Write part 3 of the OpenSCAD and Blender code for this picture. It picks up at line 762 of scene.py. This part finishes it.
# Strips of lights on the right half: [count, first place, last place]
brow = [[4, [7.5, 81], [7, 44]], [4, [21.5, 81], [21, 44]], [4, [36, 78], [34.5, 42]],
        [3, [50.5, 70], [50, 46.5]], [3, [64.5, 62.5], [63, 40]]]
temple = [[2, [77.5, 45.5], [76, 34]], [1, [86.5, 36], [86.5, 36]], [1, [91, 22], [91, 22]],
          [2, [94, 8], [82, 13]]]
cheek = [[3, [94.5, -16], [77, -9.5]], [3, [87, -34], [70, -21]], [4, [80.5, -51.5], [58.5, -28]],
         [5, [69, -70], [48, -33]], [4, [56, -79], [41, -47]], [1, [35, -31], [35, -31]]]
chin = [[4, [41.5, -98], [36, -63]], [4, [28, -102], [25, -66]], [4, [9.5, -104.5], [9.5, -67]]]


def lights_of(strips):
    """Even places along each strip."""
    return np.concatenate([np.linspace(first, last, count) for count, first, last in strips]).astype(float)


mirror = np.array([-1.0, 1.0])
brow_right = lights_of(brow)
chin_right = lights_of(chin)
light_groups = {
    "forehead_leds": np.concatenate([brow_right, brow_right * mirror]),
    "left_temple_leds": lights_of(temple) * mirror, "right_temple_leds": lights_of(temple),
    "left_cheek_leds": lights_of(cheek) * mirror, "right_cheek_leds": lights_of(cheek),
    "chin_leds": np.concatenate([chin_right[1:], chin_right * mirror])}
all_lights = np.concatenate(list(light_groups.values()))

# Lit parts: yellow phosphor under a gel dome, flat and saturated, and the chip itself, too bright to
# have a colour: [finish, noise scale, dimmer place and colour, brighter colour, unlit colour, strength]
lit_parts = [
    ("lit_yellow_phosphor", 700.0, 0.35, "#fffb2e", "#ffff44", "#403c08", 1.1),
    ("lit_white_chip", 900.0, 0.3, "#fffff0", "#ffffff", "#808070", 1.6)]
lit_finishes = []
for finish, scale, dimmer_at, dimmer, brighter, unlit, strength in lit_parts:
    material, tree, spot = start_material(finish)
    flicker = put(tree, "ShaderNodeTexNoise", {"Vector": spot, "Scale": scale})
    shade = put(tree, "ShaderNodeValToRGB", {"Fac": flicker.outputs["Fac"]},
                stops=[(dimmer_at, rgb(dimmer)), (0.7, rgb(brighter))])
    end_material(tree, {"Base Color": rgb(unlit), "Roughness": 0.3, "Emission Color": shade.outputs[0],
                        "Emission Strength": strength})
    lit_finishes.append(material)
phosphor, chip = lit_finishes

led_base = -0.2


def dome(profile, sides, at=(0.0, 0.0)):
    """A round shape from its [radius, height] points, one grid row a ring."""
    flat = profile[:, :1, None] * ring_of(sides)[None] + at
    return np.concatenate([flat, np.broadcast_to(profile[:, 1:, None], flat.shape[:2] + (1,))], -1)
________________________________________
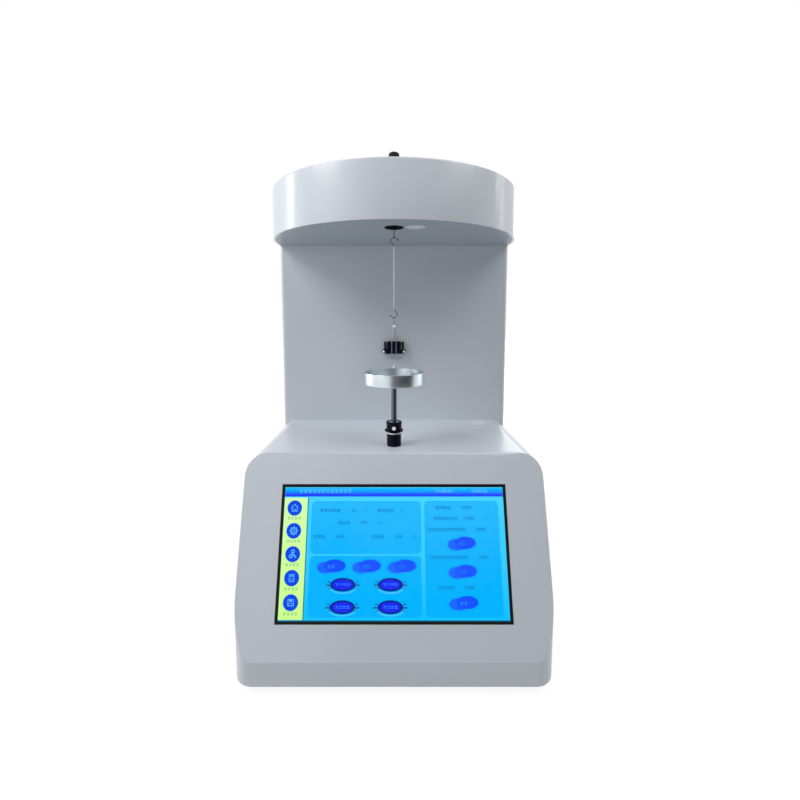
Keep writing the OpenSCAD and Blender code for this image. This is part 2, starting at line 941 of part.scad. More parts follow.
________________________________________
What to work on:
Copy all lines from the material that include "this".

Output:
Write part 3 of the OpenSCAD and Blender code for this picture. It picks up at line 762 of scene.py. This part finishes it.
Keep writing the OpenSCAD and Blender code for this image. This is part 2, starting at line 941 of part.scad. More parts follow.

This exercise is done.